Three Islamist terrorist bomb-makers have just obtained some red mercury, a semi-mythical explosive. They get a tipoff that their safehouse is about to be raided and they flee on foot from the police. In an attempt to escape they kidnap hostages in a Greek restaurant in London and threaten to detonate a bomb containing the titular explosive. Eventually they are defeated and the hostages are saved and the film ends.

==Production==

The film was written, produced and filmed over four months.

The film was the first film aimed for a Western audience produced by a new film production company named Inspire, that planned to apply Bollywood film production methods to films made in the United Kingdom:

“The company was originally set up to do Bollywood films in London that could take advantage of Gordon Brown’s very generous tax breaks.

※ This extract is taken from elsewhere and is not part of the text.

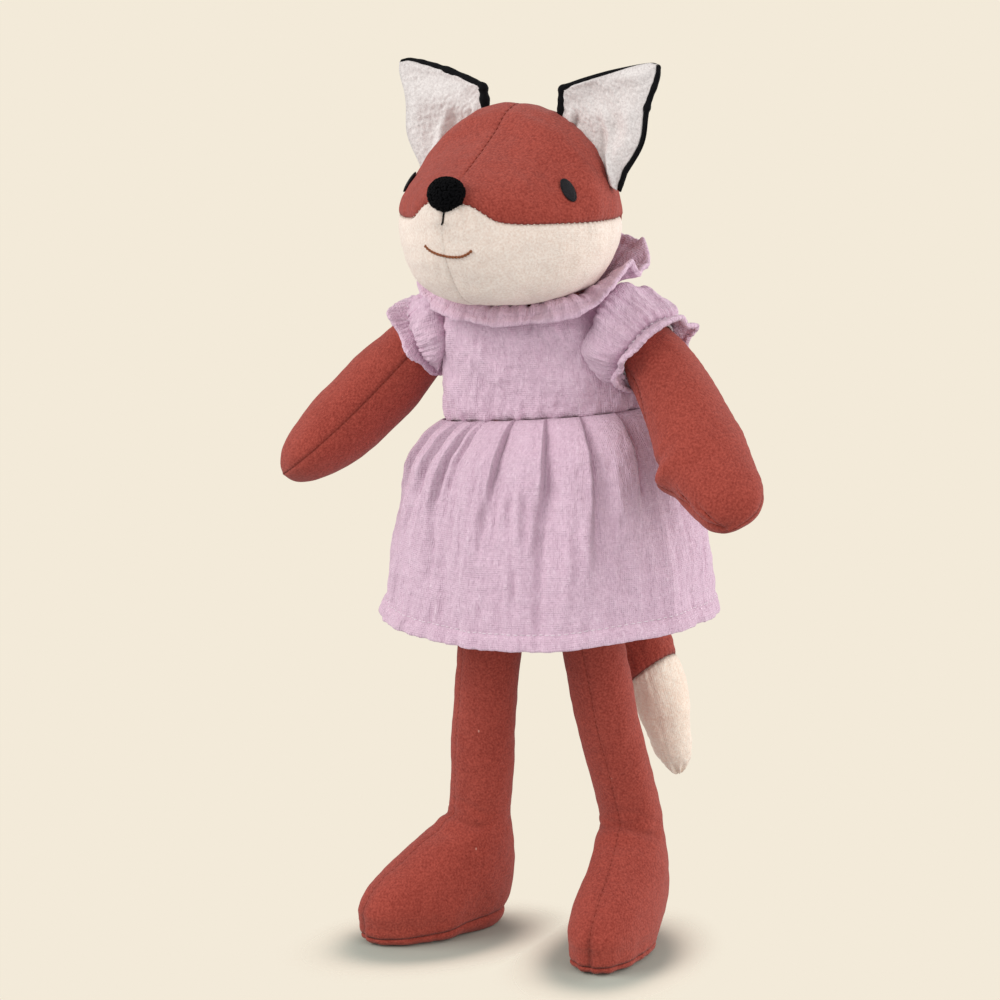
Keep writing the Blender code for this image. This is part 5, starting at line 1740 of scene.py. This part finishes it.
ANKLE_CREASES = {"left": 0.0009, "right": 0.0012}
TOE_TOP = 0.024
SOLE_ROUND = 0.0044
SOLE_BULGE = 0.0004
SOLE_GATHERS = 24


def sole_pucker(theta, distance, height, width):
    """Small gathers round the toe where the sole is sewn on."""
    gathers = np.sin(theta * SOLE_GATHERS + 2 * np.sin(theta * 5)) * fade(distance, width)
    return height * gathers * ease(np.cos(theta), 0.2, 0.9)


def leg(side, sign, finishes):
    """The stuffed leg and foot with a seam down the front, and a crease at the ankle."""
    columns = 160
    theta = rings(columns)[None]
    cos = np.cos(theta)
    seam_level = 0.0050 - 0.0017 * cos
    grid = leg_posed(side, leg_grid(side, sign, theta, seam_level), theta)
    z = grid[..., 2]
    above, low = (z - seam_level).clip(0), ease(TOE_TOP - z, 0, 0.014)
    hip, ankle = np.array([sign * HIP_X, HIP_Y]), np.array(ANKLES[side])
    rise = ((z - ANKLE_LEVEL) / (HIP_LEVEL - ANKLE_LEVEL)).clip(0, 1)[..., None]
    width = np.linalg.norm(grid[..., :2] - ankle - (hip - ankle) * rise, axis=-1).clip(0.006, 0.03)
    front = np.minimum(theta, TURN - theta) * np.where(z < 0.03, 0.012, width)
    back = np.abs(theta - math.pi) * width
    press = (0.0003 + 0.0012 * low) * fade(front, 0.0010) + 0.0003 * fade(back, 0.0010)
    bend = 0.0462 + 0.0020 * np.cos(2 * theta) * (cos > 0)
    upper = bend + 0.0052 + 0.001 * np.sin(3 * theta)
    crease = (
        ANKLE_CREASES[side] * hump(z, bend, 0.0015) * ease(cos, -0.25, 0.35)
        + 0.0011 * hump(z, 0.0432, 0.0034) * ease(cos, 0.0, 0.8)
        - 0.0006 * hump(z, bend - 0.0032, 0.0020) * ease(cos, 0.0, 0.6)
        + 0.0006 * hump(z, upper, 0.0013) * ease(np.cos(theta - 0.5), 0.3, 0.9)
    )
    tug = 0.0001 * np.sin(z / 0.0036 * TURN + sign) * fade(front, 0.0030)
    relief = lumps(grid, (0.00016, 0.024, 111 + sign), (0.00007, 0.0065, 113 + sign))
    relief = relief * ease(HIP_LEVEL - z, 0.0, 0.02)
    pucker = sole_pucker(theta, above, 0.00028, 0.0035)
    grid = raised(grid, pucker + tug + relief - press - crease - 0.0007 * fade(above, 0.0009))
    shade = np.maximum(fade(front, 0.0004) * (0.30 + 0.6 * low), fade(above, 0.0004) * 0.9)
    shade = np.maximum(shade, 0.4 * hump(z, bend, 0.0008) * ease(cos, 0.0, 0.5))
    ends = (grid[0].mean(0) + UP * 0.002, np.array([*hip, HIP_LEVEL + LEG_RADIUS]))
    part = patch(grid, lengths(grid), ends=ends, crease=np.broadcast_to(shade, grid.shape[:2]))
    body, rust = f"{side}_leg", finishes["rust"]
    made = piece(f"leg_{side}_stuffed", rust, body, part, slot="rust_cotton", replaces=[f"leg_{side}"])
    sole(side, grid[0], theta, finishes)
    rows = np.arange(3, 140)
    sewn = stitches(grid[rows, 0], facing(grid)[rows, 0], 0.0024, 0.0013, 0.00018, sink=0.00008)
    piece(f"leg_{side}_stitching", finishes["rust_thread"], body, sewn, slot="rust_cotton")


def sole(side, edge, theta, finishes):
    """The sole, sewn to the foot's lower edge: it rolls under from there to a flat bottom."""
    middle = np.array([*edge[:, :2].mean(0), 0.0])
    turn = np.linspace(0.0, 1.0, 26)[:, None, None]
    out = unit((edge - middle) * (1, 1, 0))
    inset = SOLE_ROUND * (1 - np.sqrt(1 - (1 - turn) ** 2)) - SOLE_BULGE * np.sin(math.pi * turn)
    rim = edge * (1, 1, 0) - out * inset + (edge[:, 2:] - 0.0002) * turn * UP
    drop = (edge[:, 2] - rim[..., 2]).clip(0)
    pucker = sole_pucker(theta, drop, 0.00025, 0.003)
    rim = raised(rim, pucker + lumps(rim, (0.0001, 0.012, 117)) - 0.0006 * fade(drop, 0.0006))
    rim[..., 2] = rim[..., 2].clip(0, None)
    inner = middle + (rim[:1] - middle) * np.linspace(0.05, 0.9, 8)[:, None, None]
    inner[..., 2] = 0.0
    cushion = np.concatenate([inner, rim])
    shade = np.concatenate([np.zeros(inner.shape[:2]), 0.9 * fade(drop, 0.0004)])
    part = patch(cushion, lengths(cushion), ends=(middle, middle + UP * 0.006), crease=shade)
    name, body, solids = f"sole_{side}_stuffed", f"{side}_leg", [f"sole_{side}"]
    made = piece(name, finishes["rust"], body, part, slot="rust_cotton", replaces=solids)


# Tail


def tail_point(place, theta):
    """A point of the tail: circles round a curved middle line, with radii from the tail's shares."""
    place, theta = np.broadcast_arrays(np.asarray(place, float), np.asarray(theta, float))
    line = np.array(TAIL_ROOT) + np.array(TAIL_LINE)
    knots = np.column_stack([np.linspace(0, 1, len(line)), line])
    step = 0.01
    ahead = unit(smooth(knots, np.minimum(place + step, 1)) - smooth(knots, np.maximum(place - step, 0)))
    side = unit(np.cross(ahead, BACKWARDS))
    across = np.cross(ahead, side)
    shares = smooth(turned_places(TAIL_SHARES, np.arcsin), np.arcsin(np.clip(place, 0, 1)))
    return smooth(knots, place) + TAIL_RADIUS * shares * round_way(theta, side, across)


TAIL_TUCK = 0.86
TAIL_SIDE_SEAM = 1.2


def tail(finishes):
    """The rust tail and its cream tip, sewn together along a slanted seam."""
    columns = 110
    theta = rings(columns)
    across = np.array([math.sin(TAIL_SEAM_LEAN), 0, math.cos(TAIL_SEAM_LEAN)])
    seam = tail_point(TAIL_SEAM_SHARE, np.array([0, math.pi])).mean(0)
    places = np.linspace(0.2, 0.9, 240)
    height = (tail_point(places[:, None], theta[None]) - seam) @ across
    cut = np.array([np.interp(0, -column, places) for column in height.T])[None]
    root, first = np.array(TAIL_ROOT), tail_point(0.0, theta)
    ahead = unit(np.cross(first[0] - root, first[columns // 4] - root))
    ahead = ahead * np.sign(ahead @ (tail_point(0.1, 0.0) - first[0]))
    top, end = root - TAIL_ROOT_RADIUS * ahead, tail_point(1.0, 0.0)
    lift = np.cos(np.linspace(0, math.pi / 2, 10)[1:-1])[:, None, None]
    ball = root - TAIL_ROOT_RADIUS * lift * ahead + np.sqrt(1 - lift**2) * (first - root)
    base = np.concatenate([ball, tail_point(np.linspace(0, 1, 60)[:, None] * cut, theta[None])])
    s = np.sin(np.linspace(0, math.pi / 2, 62))[:-1, None]
    tip = tail_point(cut + (1 - cut) * s, theta[None])
    side_seam = np.minimum(np.abs(theta - TAIL_SIDE_SEAM), np.abs(theta - TAIL_SIDE_SEAM - math.pi))
    side_seam = side_seam[None] * TAIL_RADIUS

    def sewn(grid):
        off = np.abs((grid - seam) @ across)
        far = np.linalg.norm(grid - end, axis=-1)
        gather = 0.0006 * np.sin(9 * theta + 1.3 * np.sin(2 * theta))[None] * hump(far, 0.006, 0.005)
        pucker = 0.0002 * np.sin(30 * theta)[None] * fade(off, 0.003)
        press = 0.0008 * fade(off, 0.0009) + 0.0002 * fade(side_seam, 0.0009)
        relief = lumps(grid, (0.00030, 0.016, 121), (0.00010, 0.004, 122))
        shade = np.maximum(fade(off, 0.0006), fade(side_seam, 0.0004) * 0.15)
        return raised(grid, relief + gather + pucker - press), shade

    def tucked(edge):
        """The middle of a seam's edge, and the edge drawn in towards it."""
        inside = edge.mean(0)
        return inside, (inside + (edge - inside) * TAIL_TUCK)[None]

    grid, shade = sewn(base)
    inside, turned = tucked(grid[-1])
    grid, shade = np.concatenate([grid, turned]), np.concatenate([shade, shade[-1:]])
    part = patch(grid, lengths(grid), ends=(top, inside), crease=shade)
    rust = finishes["rust"]
    made = piece("tail_base_stuffed", rust, "tail", part, slot="rust_cotton", replaces=["tail_base"])
    grid, shade = sewn(tip)
    inside, turned = tucked(grid[0])
    grid, shade = np.concatenate([turned, grid]), np.concatenate([shade[:1], shade])
    part = patch(grid, lengths(grid), ends=(inside, end), crease=shade)
    # The tip takes the brightened copy of the cream cotton, painted light.
    cream = finishes["tail_cream"]
    made = piece("tail_tip_stuffed", cream, "tail", part, slot="cream_cotton", replaces=["tail_tip"])


# Camera and light


def look_from(obj, place, aim):
    obj.location = place
    obj.rotation_euler = (Vector(aim) - Vector(place)).to_track_quat("-Z", "Y").to_euler()


def soft_light(name, place, aim, size, power, colour):
    lamp = bpy.data.lights.new(name, "AREA")
    lamp.size, lamp.energy, lamp.color = size, power, colour
    obj = bpy.data.objects.new(name, lamp)
    bpy.context.scene.collection.objects.link(obj)
    look_from(obj, place, aim)


def backdrop():
    """Even white light from all round, seen by the camera as the plain backdrop."""
    world = bpy.data.worlds.new("studio")
    bpy.context.scene.world = world
    world.use_nodes = True
    nodes, links = world.node_tree.nodes, world.node_tree.links
    nodes.clear()
    kinds = ("Background", "Background", "MixShader", "OutputWorld", "LightPath")
    lit, seen, pick, out, ray = (nodes.new(f"ShaderNode{kind}") for kind in kinds)
    lit.inputs[0].default_value = (1.0, 1.0, 1.0, 1.0)
    lit.inputs[1].default_value = WORLD_LIGHT
    seen.inputs[0].default_value = srgb(*BACKDROP)
    links.new(ray.outputs["Is Camera Ray"], pick.inputs[0])
    links.new(lit.outputs[0], pick.inputs[1])
    links.new(seen.outputs[0], pick.inputs[2])
    links.new(pick.outputs[0], out.inputs[0])


def floor_finish():
    """The floor's plain colour with a shadow painted into it round each foot, fading out away from the feet.
    """
    finish = Finish("floor", {"Roughness": 1.0, "Specular IOR Level": 0.0})
    place = finish.place()
    near = []
    for side, _ in SIDES:
        ahead, left = foot_ways(side)
        middle = np.array([*ANKLES[side], 0.0]) + ahead * (TOE_REACH - HEEL_REACH) / 2 + SHADOW_SHIFT
        off = finish.vector("SUBTRACT", place, tuple(middle))
        forward = finish.vector("DOT_PRODUCT", off, tuple(ahead / SHADOW_REACH[0]), "Value")
        sideways = finish.vector("DOT_PRODUCT", off, tuple(left / SHADOW_REACH[1]), "Value")
        near.append((forward * forward + sideways * sideways).math("SQRT"))
    start, end = SHADOW_FADE
    span = {"From Min": start, "From Max": end, "To Min": 1.0, "To Max": 0.0}
    span["Value"] = near[0].math("MINIMUM", near[1])
    shade = finish.node("MapRange", {"interpolation_type": "SMOOTHSTEP"}, span)
    plain = srgb(*BACKDROP)
    # Painted shadow: the floor's colour darkens by the shadow tint towards each foot.
    finish.vary("Base Color", finish.mix(shade * shade * shade, plain, dimmed(plain, *SHADOW_TINT)))
    finish.vary("Alpha", shade)
    return finish.material


def floor():
    theta = rings(96)
    radii = np.linspace(0.01, FLOOR_RADIUS, 24)[:, None]
    grid = xyz(radii * np.cos(theta), radii * np.sin(theta), FLOOR_LEVEL)
    part = patch(grid, ends=(np.array([0, 0, FLOOR_LEVEL]), None))
    mesh = bpy.data.meshes.new("floor")
    faces = [[int(i) for i in face if i >= 0] for face in part["faces"]]
    mesh.from_pydata(part["points"].tolist(), [], faces)
    mesh.materials.append(floor_finish())
    obj = bpy.data.objects.new("floor", mesh)
    bpy.context.scene.collection.objects.link(obj)


def studio():
    """A camera at the photograph's place, three soft lights, and a pale floor that fades out."""
    scene = bpy.context.scene
    scene.view_settings.view_transform = "Standard"
    lens = bpy.data.cameras.new("camera")
    lens.lens, lens.sensor_width = CAMERA_LENS, CAMERA_SENSOR
    camera = bpy.data.objects.new("camera", lens)
    scene.collection.objects.link(camera)
    look_from(camera, CAMERA_PLACE, CAMERA_AIM)
    scene.camera = camera
    for name, light in LIGHTS.items():
        soft_light(name, *light)
    backdrop()
    floor()


def main():
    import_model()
    finishes = make_finishes()
    trunk(finishes)
    bodice(finishes)
    skirt(finishes)
    collar(finishes)
    tree = surface_tree(head(finishes))
    for side, sign in SIDES:
        eye(side, sign, tree, finishes)
        ear(side, sign, finishes)
        arm(side, sign, finishes)
        sleeve(side, sign, finishes)
        cuff_elastic(side, finishes)
        leg(side, sign, finishes)
    nose(finishes)
    mouth(tree, finishes)
    tail(finishes)
    studio()


main()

It was Farrukh who persuaded them to start doing British movies. I suppose our analogy was the early Film on Four - a contemporary work which had a more extended life than a TV movie. And it grew from there.”

According to the producers the writer, Farrukh Dhondy, was interviewed by British counter-terrorism officials, to verify that the bomb-plot in the script was unrelated to their active investigations.

==Release==
The film was sold at the 2005 Cannes Film Market. It was released in the UK shortly after the 7 July 2005 London bombings, rendering its theme of Islamic terrorism particularly topical. It was screened at the Cleveland International Film Festival in 2006. It did not have a theatrical release in the US, being released to DVD in June 2007.

==Reception==
Variety compared it to Dog Day Afternoon and Juggernaut, as a socially-committed thriller with more talk than action. Their critic praised the technical values and performances, but found some of the plotting to be "sloppy" and "forced" with some characters "underwritten". Jack G Shaheen criticised it for the "one-dimensional" portrayal of the villains.